While Pittsburgh obviously appreciates the arts, it is known as a rough-and-tumble town and nothing embodies that more than its various professional sports franchises. The most popular of these is the NFL’s Pittsburgh Steelers. The Steelers are one of the most successful franchises in the history of the league. They have more Super Bowl wins (6) and have hosted the conference championship game (11) more times than any other team in the NFL. They also have eight AFC championship titles, which is enough to tie the record of the Denver Broncos and New England Patriots. Interestingly, the Pittsburgh Steelers were originally named the Pittsburgh Pirates after the already established baseball team, a common practice at the time. Speaking of baseball, the Pirates have been in Pittsburgh since 1881and played in the first ever World Series in 1903. They’ve been a major part of MLB history throughout the years, most notable when they won the 1960 World Series with a walk-off homer, which was the only time a game seven of the World Series has been won by home run. Finally, there is the professional hockey team, the Pittsburgh Penguins. The Penguins were formed in 1967 and was a part of the first ever NHL expansion, when the league doubled its size from six to twelve teams. In their history they have competed in the Stanley Cup finals five times, winning four of the five championships. Their fans are notoriously loud and rowdy, and affectionately call their home stadium “the igloo.”
Pittsburgh has a huge food and nightlife scene that keeps locals busy and attractions tons of tourists throughout the year. The city has a proud culinary tradition, best exemplified by the iconic pierogi. This Polish dish was brought over by immigrants in 1912, but took on a whole new life within the city and became a symbol for the typical hard working, blue-collar Pittsburgh steel worker. There are many different recipes, but the original pierogi is pasta dough filled with potato, cheese, onion and sauerkraut. The best spots to drink and socialize downtown continue that history of working class people trying to get by. Downtown Pittsburgh is host to a couple of speakeasies hidden locations that are modeled after secret bars that continued to sell liquor during the Prohibition.

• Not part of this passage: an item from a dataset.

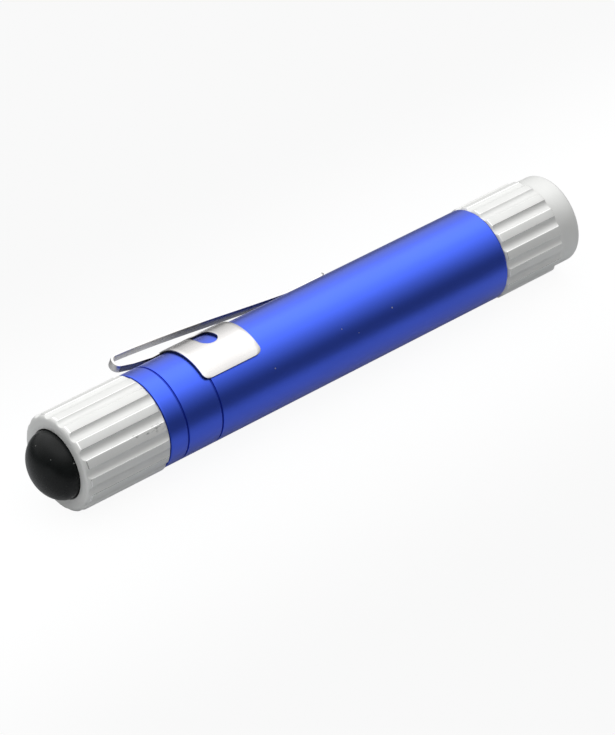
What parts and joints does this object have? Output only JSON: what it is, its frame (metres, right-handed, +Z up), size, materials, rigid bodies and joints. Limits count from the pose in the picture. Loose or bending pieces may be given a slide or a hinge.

Pittsburgh is a tough city, but one that has grown far beyond its industrial roots into a modern day metropolis. There are an abundance of ways to engage in the arts, take in some quality food and drink, catch a game, or just take in the sights and sounds of the city. Pittsburgh only looks to continue to grow well into the future, as its economic stability is rock solid and more and more businesses continue to thrive within its city limits.